WRITTEN EXERCISE: Repeat the material exactly, leaving nothing out.
%%
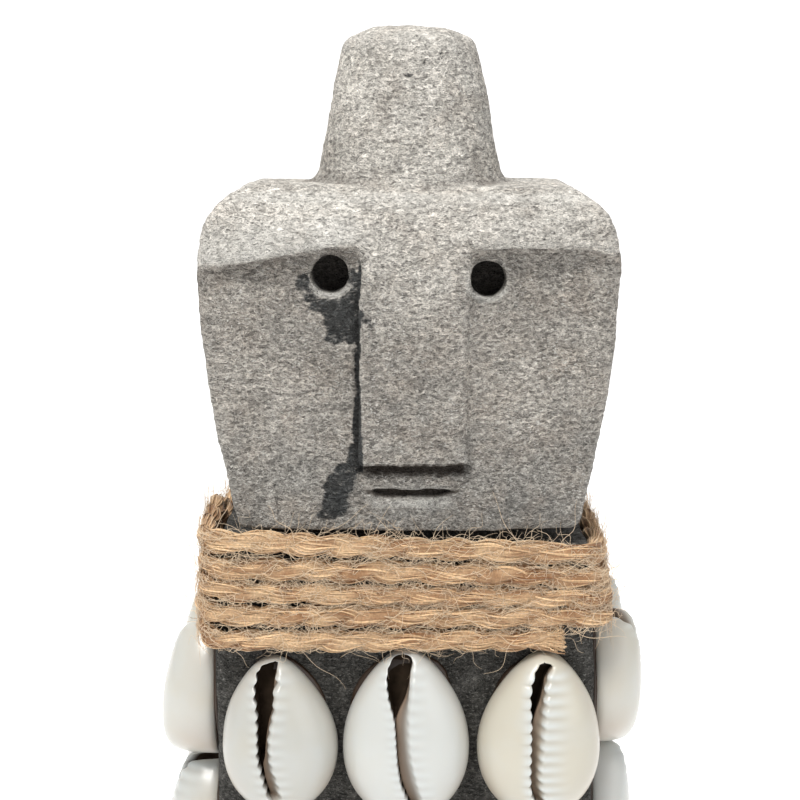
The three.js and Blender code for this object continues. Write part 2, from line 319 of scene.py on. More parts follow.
def stone_material():
    material, t = new_material("carved_stone")
    place = t.place()
    height = t.height(place)
    # The grain lies in short level ridges, so the pattern is squeezed upright.
    ridged = t.scaled(place, (1.0, 1.0, 1.9))
    patches = t.noise(place, 9 * MM, detail=3, rough=0.55)
    shifted = t.math("ADD", height, t.span(patches, 0.3, 0.7, -7 * MM, 7 * MM))
    lower = t.span(shifted, CHIN - 4 * MM, CHIN + 20 * MM)
    upper = t.attribute("patina")
    colour = t.mix(lower, STONE_CHIN, STONE_FACE)
    colour = t.mix(upper, colour, STONE_TOP)
    warm = t.noise(place, 5 * MM, detail=4, rough=0.6)
    colour = t.mix(t.span(warm, 0.45, 0.7, 0.0, 0.3), colour, STONE_WARM)
    shade = t.noise(place, 14 * MM, detail=4, rough=0.65)
    colour = t.mix(1.0, colour, t.span(shade, 0.3, 0.7, 0.8, 1.15), "MULTIPLY")
    below = t.span(height, CHIN - 0.2 * MM, CHIN - 1.2 * MM)
    worn = t.noise(place, 2.2 * MM, detail=4, rough=0.65)
    body = t.mix(t.span(worn, 0.4, 0.75), STONE_BODY, STONE_BODY_PALE)
    colour = t.mix(below, colour, body)
    # Grain: pale winding ridges with dark hollows between them, partly the grain's own tone and partly
    # painted highlight and shade of its relief, and finer sparkle.
    field = t.noise(ridged, 1.8 * MM, detail=2, rough=0.6, distortion=0.8)
    off_ridge = t.math("ABSOLUTE", t.math("SUBTRACT", field, 0.5))
    ridges = t.span(off_ridge, 0.0, 0.13, 1.0, 0.0)
    rough = t.noise(ridged, 0.9 * MM, detail=3, rough=0.6, distortion=0.5)
    fine = t.noise(ridged, 0.3 * MM, detail=2, rough=0.6)
    colour = t.mix(1.0, colour, t.span(ridges, 0.0, 1.0, 0.72, 1.24), "MULTIPLY")
    colour = t.mix(1.0, colour, t.span(rough, 0.34, 0.64, 0.56, 1.36), "MULTIPLY")
    colour = t.mix(1.0, colour, t.span(fine, 0.34, 0.66, 0.7, 1.32), "MULTIPLY")
    glint = t.noise(ridged, 0.5 * MM, detail=1, rough=0.5)
    amount = t.span(patches, 0.35, 0.75, 0.3, 0.8)
    amount = t.math("MULTIPLY", amount, t.span(below, 0.0, 1.0, 1.0, 0.35))
    colour = t.mix(t.math("MULTIPLY", t.span(glint, 0.6, 0.7), amount), colour, SPECK_AND_HIGHLIGHT)
    # Worn edges are paler, and hollows are darkened with painted shade.
    edge = t.attribute("edge")
    colour = t.mix(t.span(edge, 0.4, 1.0, 0.0, 0.2), colour, SPECK_AND_HIGHLIGHT)
    colour = t.mix(t.span(edge, -0.3, -1.0, 0.0, 0.4), colour, SHADE_AND_DIRT)
    # Painted shadow with some dirt below the brow and nose, and painted shade in the mouth.
    colour = t.mix(t.math("MULTIPLY", t.attribute("shadow_and_dirt"), 0.9), colour, SHADE_AND_DIRT)
    broken = t.math("ADD", t.attribute("stain"), t.span(rough, 0.3, 0.7, 0.3, -0.3))
    colour = t.mix(t.span(broken, 0.3, 0.85), colour, t.mix(1.0, colour, STAIN, "MULTIPLY"))
    # Pale chips below the eyes, and painted highlights on the left brow, the cap's rim and the lower
    # lip.
    chips_and_highlights_amount = t.math("MULTIPLY", t.attribute("chips_and_highlights"), t.span(rough, 0.3, 0.55, 0.3, 1.0))
    colour = t.mix(chips_and_highlights_amount, colour, SPECK_AND_HIGHLIGHT)
    # Painted shade inside the drilled eyes.
    colour = t.mix(t.attribute("hole"), colour, EYE_HOLE_SHADE)
    normal = t.bump(ridges, 0.2 * MM, 1.0)
    normal = t.bump(rough, 1.1 * MM, 1.0, normal)
    normal = t.bump(fine, 0.3 * MM, 0.9, normal)
    t.shade({"Base Color": colour, "Roughness": 0.9, "Specular IOR Level": 0.25, "Normal": normal})
    return material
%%
ANSWER TO THE PROBLEM:
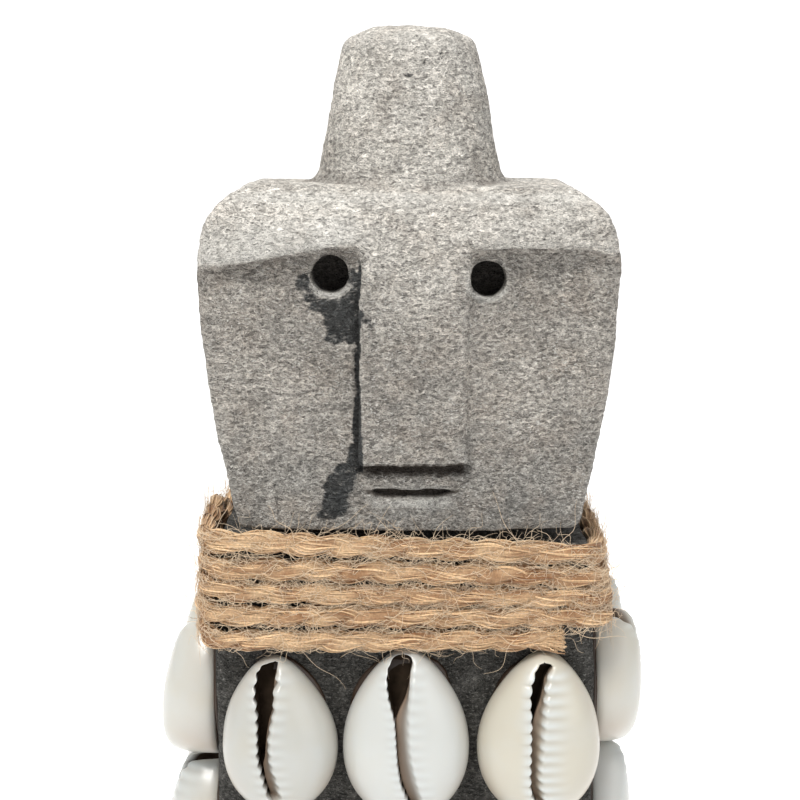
The three.js and Blender code for this object continues. Write part 2, from line 319 of scene.py on. More parts follow.
def stone_material():
    material, t = new_material("carved_stone")
    place = t.place()
    height = t.height(place)
    # The grain lies in short level ridges, so the pattern is squeezed upright.
    ridged = t.scaled(place, (1.0, 1.0, 1.9))
    patches = t.noise(place, 9 * MM, detail=3, rough=0.55)
    shifted = t.math("ADD", height, t.span(patches, 0.3, 0.7, -7 * MM, 7 * MM))
    lower = t.span(shifted, CHIN - 4 * MM, CHIN + 20 * MM)
    upper = t.attribute("patina")
    colour = t.mix(lower, STONE_CHIN, STONE_FACE)
    colour = t.mix(upper, colour, STONE_TOP)
    warm = t.noise(place, 5 * MM, detail=4, rough=0.6)
    colour = t.mix(t.span(warm, 0.45, 0.7, 0.0, 0.3), colour, STONE_WARM)
    shade = t.noise(place, 14 * MM, detail=4, rough=0.65)
    colour = t.mix(1.0, colour, t.span(shade, 0.3, 0.7, 0.8, 1.15), "MULTIPLY")
    below = t.span(height, CHIN - 0.2 * MM, CHIN - 1.2 * MM)
    worn = t.noise(place, 2.2 * MM, detail=4, rough=0.65)
    body = t.mix(t.span(worn, 0.4, 0.75), STONE_BODY, STONE_BODY_PALE)
    colour = t.mix(below, colour, body)
    # Grain: pale winding ridges with dark hollows between them, partly the grain's own tone and partly
    # painted highlight and shade of its relief, and finer sparkle.
    field = t.noise(ridged, 1.8 * MM, detail=2, rough=0.6, distortion=0.8)
    off_ridge = t.math("ABSOLUTE", t.math("SUBTRACT", field, 0.5))
    ridges = t.span(off_ridge, 0.0, 0.13, 1.0, 0.0)
    rough = t.noise(ridged, 0.9 * MM, detail=3, rough=0.6, distortion=0.5)
    fine = t.noise(ridged, 0.3 * MM, detail=2, rough=0.6)
    colour = t.mix(1.0, colour, t.span(ridges, 0.0, 1.0, 0.72, 1.24), "MULTIPLY")
    colour = t.mix(1.0, colour, t.span(rough, 0.34, 0.64, 0.56, 1.36), "MULTIPLY")
    colour = t.mix(1.0, colour, t.span(fine, 0.34, 0.66, 0.7, 1.32), "MULTIPLY")
    glint = t.noise(ridged, 0.5 * MM, detail=1, rough=0.5)
    amount = t.span(patches, 0.35, 0.75, 0.3, 0.8)
    amount = t.math("MULTIPLY", amount, t.span(below, 0.0, 1.0, 1.0, 0.35))
    colour = t.mix(t.math("MULTIPLY", t.span(glint, 0.6, 0.7), amount), colour, SPECK_AND_HIGHLIGHT)
    # Worn edges are paler, and hollows are darkened with painted shade.
    edge = t.attribute("edge")
    colour = t.mix(t.span(edge, 0.4, 1.0, 0.0, 0.2), colour, SPECK_AND_HIGHLIGHT)
    colour = t.mix(t.span(edge, -0.3, -1.0, 0.0, 0.4), colour, SHADE_AND_DIRT)
    # Painted shadow with some dirt below the brow and nose, and painted shade in the mouth.
    colour = t.mix(t.math("MULTIPLY", t.attribute("shadow_and_dirt"), 0.9), colour, SHADE_AND_DIRT)
    broken = t.math("ADD", t.attribute("stain"), t.span(rough, 0.3, 0.7, 0.3, -0.3))
    colour = t.mix(t.span(broken, 0.3, 0.85), colour, t.mix(1.0, colour, STAIN, "MULTIPLY"))
    # Pale chips below the eyes, and painted highlights on the left brow, the cap's rim and the lower
    # lip.
    chips_and_highlights_amount = t.math("MULTIPLY", t.attribute("chips_and_highlights"), t.span(rough, 0.3, 0.55, 0.3, 1.0))
    colour = t.mix(chips_and_highlights_amount, colour, SPECK_AND_HIGHLIGHT)
    # Painted shade inside the drilled eyes.
    colour = t.mix(t.attribute("hole"), colour, EYE_HOLE_SHADE)
    normal = t.bump(ridges, 0.2 * MM, 1.0)
    normal = t.bump(rough, 1.1 * MM, 1.0, normal)
    normal = t.bump(fine, 0.3 * MM, 0.9, normal)
    t.shade({"Base Color": colour, "Roughness": 0.9, "Specular IOR Level": 0.25, "Normal": normal})
    return material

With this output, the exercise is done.